Data.
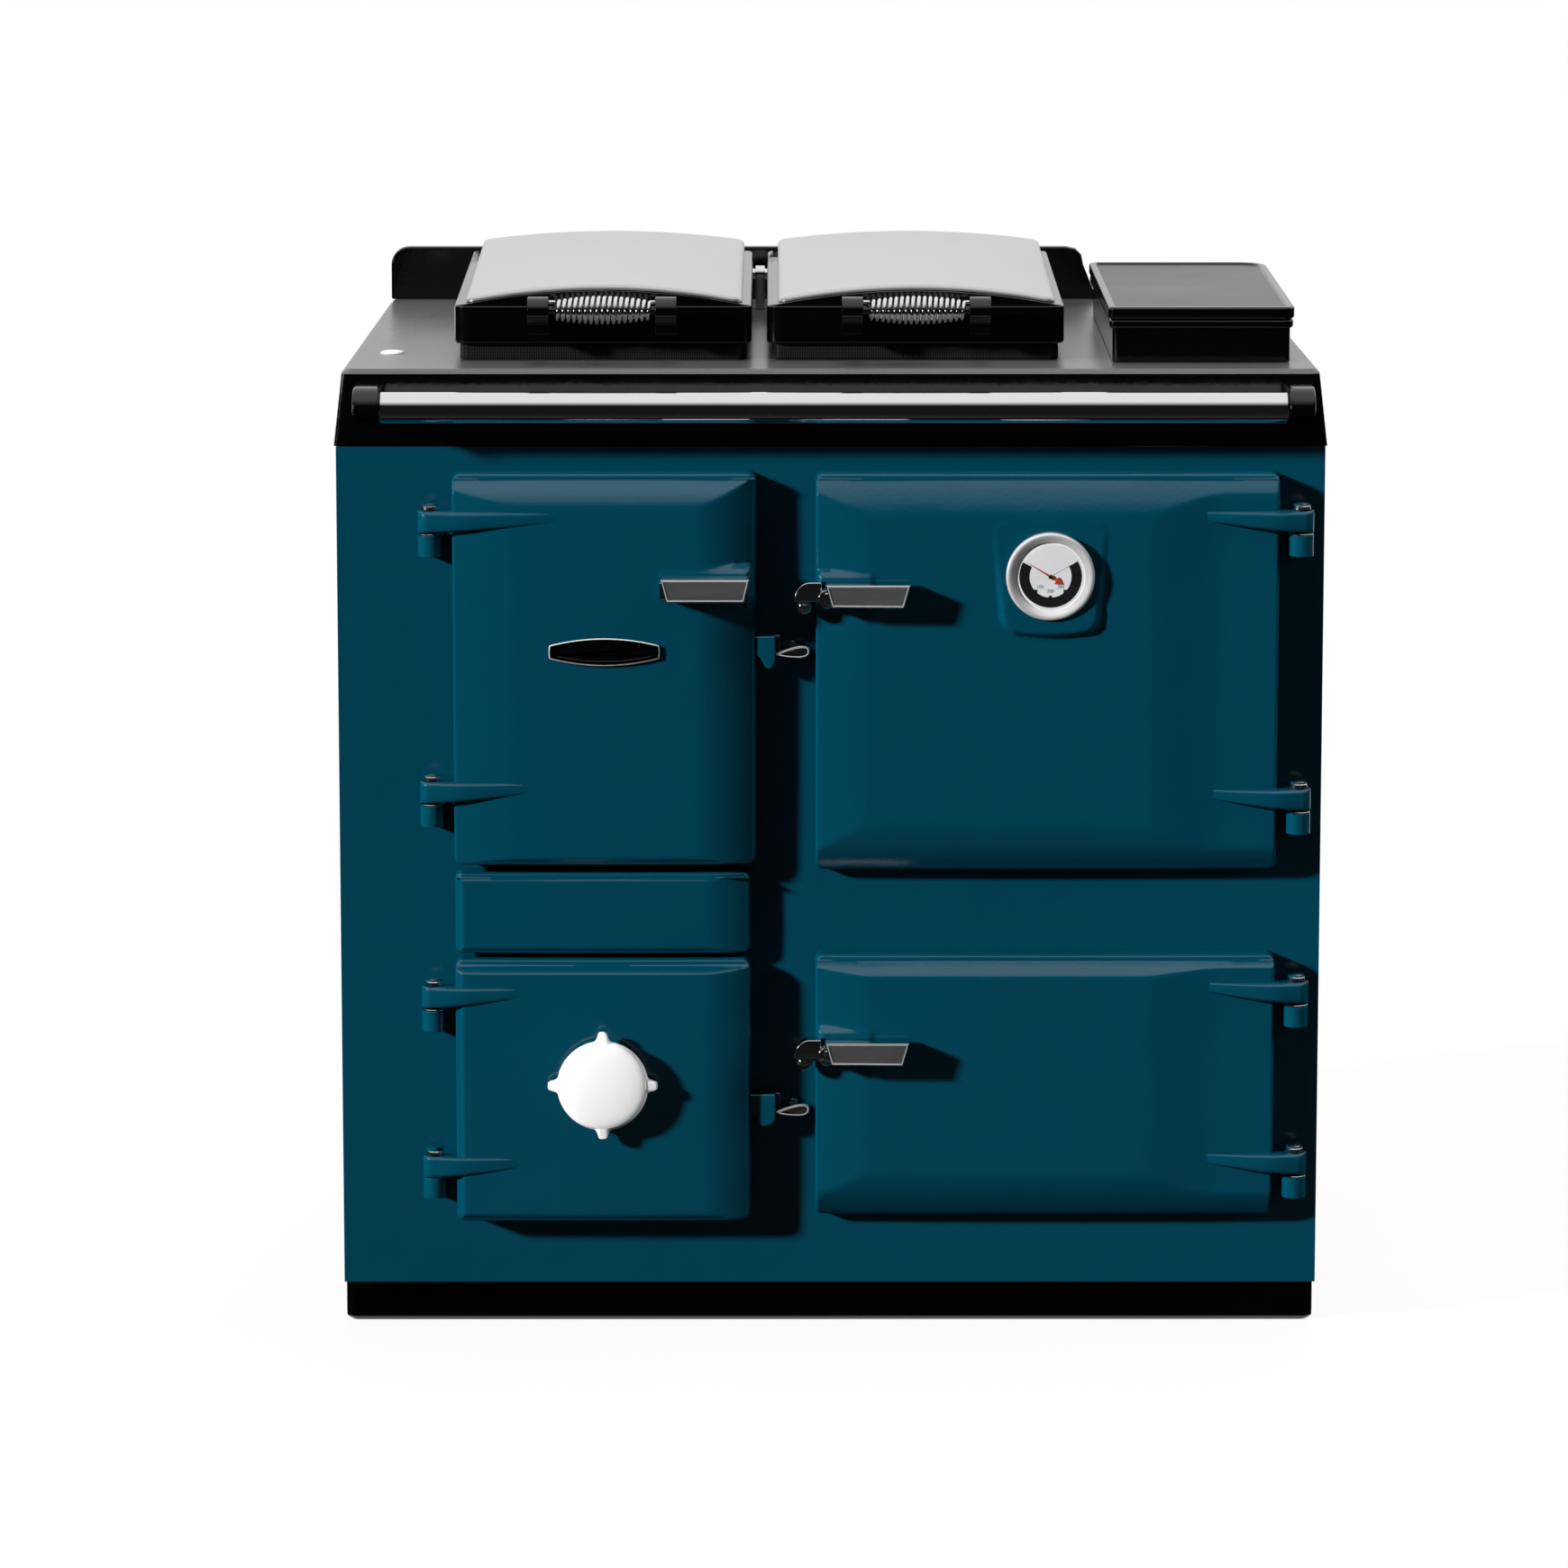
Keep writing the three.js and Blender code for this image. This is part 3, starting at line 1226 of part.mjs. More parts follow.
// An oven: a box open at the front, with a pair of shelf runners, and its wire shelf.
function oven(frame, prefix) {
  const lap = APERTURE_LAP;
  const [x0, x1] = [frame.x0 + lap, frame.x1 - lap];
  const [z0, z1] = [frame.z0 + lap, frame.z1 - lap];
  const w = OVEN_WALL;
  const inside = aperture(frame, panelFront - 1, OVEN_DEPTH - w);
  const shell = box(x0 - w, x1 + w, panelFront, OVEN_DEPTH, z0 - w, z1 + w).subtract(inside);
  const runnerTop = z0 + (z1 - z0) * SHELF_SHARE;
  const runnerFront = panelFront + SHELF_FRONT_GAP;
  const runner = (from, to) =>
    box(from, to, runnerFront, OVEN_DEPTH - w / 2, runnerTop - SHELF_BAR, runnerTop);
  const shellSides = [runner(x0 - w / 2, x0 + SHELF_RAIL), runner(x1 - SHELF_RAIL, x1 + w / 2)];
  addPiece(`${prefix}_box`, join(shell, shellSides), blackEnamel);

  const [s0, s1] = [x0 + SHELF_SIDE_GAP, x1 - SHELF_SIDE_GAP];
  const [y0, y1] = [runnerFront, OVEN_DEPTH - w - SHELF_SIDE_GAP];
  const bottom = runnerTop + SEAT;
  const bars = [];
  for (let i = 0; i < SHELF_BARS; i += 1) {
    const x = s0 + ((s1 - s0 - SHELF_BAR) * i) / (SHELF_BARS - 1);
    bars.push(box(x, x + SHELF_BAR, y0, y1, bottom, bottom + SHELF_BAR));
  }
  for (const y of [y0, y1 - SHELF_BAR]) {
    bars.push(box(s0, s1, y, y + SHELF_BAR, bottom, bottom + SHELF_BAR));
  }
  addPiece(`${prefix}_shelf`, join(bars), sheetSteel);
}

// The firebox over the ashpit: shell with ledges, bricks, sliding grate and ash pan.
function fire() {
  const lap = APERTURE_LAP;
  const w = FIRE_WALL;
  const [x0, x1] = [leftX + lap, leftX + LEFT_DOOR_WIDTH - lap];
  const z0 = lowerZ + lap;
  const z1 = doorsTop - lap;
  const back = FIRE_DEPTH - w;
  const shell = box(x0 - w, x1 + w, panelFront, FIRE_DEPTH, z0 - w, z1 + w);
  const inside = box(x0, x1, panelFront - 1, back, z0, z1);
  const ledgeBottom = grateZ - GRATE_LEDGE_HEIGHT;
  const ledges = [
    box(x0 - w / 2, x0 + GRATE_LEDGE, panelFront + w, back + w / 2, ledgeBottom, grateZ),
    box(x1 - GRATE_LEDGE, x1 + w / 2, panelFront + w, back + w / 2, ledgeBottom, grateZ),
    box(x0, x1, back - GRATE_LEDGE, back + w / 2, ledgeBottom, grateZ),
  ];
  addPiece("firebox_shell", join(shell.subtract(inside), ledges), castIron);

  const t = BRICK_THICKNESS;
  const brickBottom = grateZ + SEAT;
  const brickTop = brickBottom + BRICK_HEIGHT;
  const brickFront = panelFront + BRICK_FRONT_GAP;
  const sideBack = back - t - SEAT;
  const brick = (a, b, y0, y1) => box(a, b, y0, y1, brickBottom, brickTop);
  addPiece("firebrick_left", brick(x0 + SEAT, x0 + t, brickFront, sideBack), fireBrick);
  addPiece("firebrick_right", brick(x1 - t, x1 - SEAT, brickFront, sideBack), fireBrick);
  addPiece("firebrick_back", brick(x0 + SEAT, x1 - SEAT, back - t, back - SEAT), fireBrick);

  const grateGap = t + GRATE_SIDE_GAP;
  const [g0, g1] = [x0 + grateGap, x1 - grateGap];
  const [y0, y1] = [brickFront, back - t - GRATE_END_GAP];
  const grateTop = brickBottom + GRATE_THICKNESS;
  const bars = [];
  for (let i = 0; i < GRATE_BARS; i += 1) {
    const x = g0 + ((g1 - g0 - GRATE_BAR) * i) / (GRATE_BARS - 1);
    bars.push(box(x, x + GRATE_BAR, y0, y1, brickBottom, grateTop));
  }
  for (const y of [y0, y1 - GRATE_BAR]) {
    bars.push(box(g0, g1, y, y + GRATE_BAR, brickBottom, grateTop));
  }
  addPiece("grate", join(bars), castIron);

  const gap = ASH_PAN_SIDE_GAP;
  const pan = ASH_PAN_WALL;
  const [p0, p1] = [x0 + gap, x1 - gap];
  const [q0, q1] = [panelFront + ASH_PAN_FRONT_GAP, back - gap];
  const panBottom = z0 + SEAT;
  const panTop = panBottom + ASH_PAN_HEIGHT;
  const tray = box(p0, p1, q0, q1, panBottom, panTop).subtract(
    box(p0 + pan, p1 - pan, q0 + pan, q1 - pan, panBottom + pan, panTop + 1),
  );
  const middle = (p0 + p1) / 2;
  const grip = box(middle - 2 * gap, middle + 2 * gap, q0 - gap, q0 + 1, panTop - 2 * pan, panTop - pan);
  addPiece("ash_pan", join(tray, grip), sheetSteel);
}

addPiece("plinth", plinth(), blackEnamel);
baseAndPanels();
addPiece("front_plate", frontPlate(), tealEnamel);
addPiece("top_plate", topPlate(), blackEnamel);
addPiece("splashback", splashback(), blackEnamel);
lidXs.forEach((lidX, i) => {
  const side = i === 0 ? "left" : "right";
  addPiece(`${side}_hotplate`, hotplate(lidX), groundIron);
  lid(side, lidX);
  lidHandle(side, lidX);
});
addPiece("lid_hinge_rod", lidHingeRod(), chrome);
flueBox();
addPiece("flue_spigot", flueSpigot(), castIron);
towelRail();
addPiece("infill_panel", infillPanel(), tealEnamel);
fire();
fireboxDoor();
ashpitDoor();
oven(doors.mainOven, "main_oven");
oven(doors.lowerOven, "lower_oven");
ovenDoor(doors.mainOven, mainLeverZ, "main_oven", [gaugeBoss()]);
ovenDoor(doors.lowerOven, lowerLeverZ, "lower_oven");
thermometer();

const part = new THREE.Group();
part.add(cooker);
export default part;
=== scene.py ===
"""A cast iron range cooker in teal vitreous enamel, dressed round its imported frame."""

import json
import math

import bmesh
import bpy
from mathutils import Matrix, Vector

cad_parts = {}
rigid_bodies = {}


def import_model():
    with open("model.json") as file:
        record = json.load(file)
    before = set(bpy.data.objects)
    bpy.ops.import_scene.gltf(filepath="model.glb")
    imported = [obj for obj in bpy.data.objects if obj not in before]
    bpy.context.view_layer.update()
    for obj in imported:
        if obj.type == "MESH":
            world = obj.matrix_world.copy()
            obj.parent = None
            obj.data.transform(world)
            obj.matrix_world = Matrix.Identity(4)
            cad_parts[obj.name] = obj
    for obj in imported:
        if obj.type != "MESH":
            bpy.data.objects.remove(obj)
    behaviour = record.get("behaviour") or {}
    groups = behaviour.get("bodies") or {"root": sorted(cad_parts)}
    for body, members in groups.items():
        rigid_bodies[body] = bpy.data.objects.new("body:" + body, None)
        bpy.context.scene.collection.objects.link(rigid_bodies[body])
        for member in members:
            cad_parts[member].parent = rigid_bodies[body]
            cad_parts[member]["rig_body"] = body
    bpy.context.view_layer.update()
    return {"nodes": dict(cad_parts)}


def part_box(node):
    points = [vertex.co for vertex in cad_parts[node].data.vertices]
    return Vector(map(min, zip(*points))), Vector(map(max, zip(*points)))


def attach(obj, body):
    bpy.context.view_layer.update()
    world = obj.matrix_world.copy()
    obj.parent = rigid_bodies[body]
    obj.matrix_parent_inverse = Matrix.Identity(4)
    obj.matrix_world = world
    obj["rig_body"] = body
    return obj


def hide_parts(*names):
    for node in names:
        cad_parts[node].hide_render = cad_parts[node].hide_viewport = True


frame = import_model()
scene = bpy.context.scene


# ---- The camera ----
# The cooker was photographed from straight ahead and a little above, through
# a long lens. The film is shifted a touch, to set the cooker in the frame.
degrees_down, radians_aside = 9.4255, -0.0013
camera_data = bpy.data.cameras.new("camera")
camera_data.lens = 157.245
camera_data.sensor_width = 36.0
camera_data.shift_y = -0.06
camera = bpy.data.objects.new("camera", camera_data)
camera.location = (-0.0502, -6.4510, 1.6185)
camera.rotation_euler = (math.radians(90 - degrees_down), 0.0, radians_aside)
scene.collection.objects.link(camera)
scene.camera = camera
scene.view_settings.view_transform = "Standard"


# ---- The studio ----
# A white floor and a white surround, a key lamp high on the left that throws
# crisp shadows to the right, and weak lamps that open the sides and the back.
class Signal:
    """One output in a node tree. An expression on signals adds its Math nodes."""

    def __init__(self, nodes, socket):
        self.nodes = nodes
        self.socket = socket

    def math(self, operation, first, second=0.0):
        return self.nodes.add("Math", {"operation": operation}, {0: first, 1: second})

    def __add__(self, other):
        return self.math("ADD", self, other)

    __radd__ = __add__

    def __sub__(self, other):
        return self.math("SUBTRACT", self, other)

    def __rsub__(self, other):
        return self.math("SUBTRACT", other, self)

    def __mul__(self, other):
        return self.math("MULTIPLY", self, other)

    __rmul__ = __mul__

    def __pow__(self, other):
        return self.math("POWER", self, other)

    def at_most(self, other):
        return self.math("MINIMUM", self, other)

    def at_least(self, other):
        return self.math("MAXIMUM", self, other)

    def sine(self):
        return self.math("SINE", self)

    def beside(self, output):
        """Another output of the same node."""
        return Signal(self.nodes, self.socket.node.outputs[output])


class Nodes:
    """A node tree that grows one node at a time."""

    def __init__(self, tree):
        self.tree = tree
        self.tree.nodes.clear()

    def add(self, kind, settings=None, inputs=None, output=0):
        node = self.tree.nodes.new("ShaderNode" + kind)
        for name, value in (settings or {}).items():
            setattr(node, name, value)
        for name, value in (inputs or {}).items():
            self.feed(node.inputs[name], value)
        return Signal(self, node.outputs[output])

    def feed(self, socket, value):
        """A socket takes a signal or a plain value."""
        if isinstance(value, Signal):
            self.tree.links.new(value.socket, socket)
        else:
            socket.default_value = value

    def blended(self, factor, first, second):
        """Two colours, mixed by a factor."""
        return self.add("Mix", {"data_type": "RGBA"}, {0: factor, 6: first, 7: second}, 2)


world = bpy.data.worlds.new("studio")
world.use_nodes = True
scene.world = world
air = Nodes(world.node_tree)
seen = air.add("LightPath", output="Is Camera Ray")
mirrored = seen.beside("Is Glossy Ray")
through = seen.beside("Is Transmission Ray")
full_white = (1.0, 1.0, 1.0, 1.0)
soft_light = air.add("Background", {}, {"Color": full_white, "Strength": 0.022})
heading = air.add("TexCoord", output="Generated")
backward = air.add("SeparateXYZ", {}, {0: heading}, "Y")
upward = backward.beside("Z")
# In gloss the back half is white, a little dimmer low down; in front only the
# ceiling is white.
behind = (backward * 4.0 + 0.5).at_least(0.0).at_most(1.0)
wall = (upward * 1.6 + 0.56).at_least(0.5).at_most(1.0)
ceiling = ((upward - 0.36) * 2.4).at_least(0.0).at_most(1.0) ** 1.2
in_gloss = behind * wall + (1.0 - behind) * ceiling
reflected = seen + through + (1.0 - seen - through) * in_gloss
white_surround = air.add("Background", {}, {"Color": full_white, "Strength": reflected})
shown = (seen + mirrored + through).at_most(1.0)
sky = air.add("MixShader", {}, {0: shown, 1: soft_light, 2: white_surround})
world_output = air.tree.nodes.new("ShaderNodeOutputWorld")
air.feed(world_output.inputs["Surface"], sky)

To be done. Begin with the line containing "fireboxDoor();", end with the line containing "before = set(bpy.data.objects)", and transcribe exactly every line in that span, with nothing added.

Response.
fireboxDoor();
ashpitDoor();
oven(doors.mainOven, "main_oven");
oven(doors.lowerOven, "lower_oven");
ovenDoor(doors.mainOven, mainLeverZ, "main_oven", [gaugeBoss()]);
ovenDoor(doors.lowerOven, lowerLeverZ, "lower_oven");
thermometer();

const part = new THREE.Group();
part.add(cooker);
export default part;
=== scene.py ===
"""A cast iron range cooker in teal vitreous enamel, dressed round its imported frame."""

import json
import math

import bmesh
import bpy
from mathutils import Matrix, Vector

cad_parts = {}
rigid_bodies = {}


def import_model():
    with open("model.json") as file:
        record = json.load(file)
    before = set(bpy.data.objects)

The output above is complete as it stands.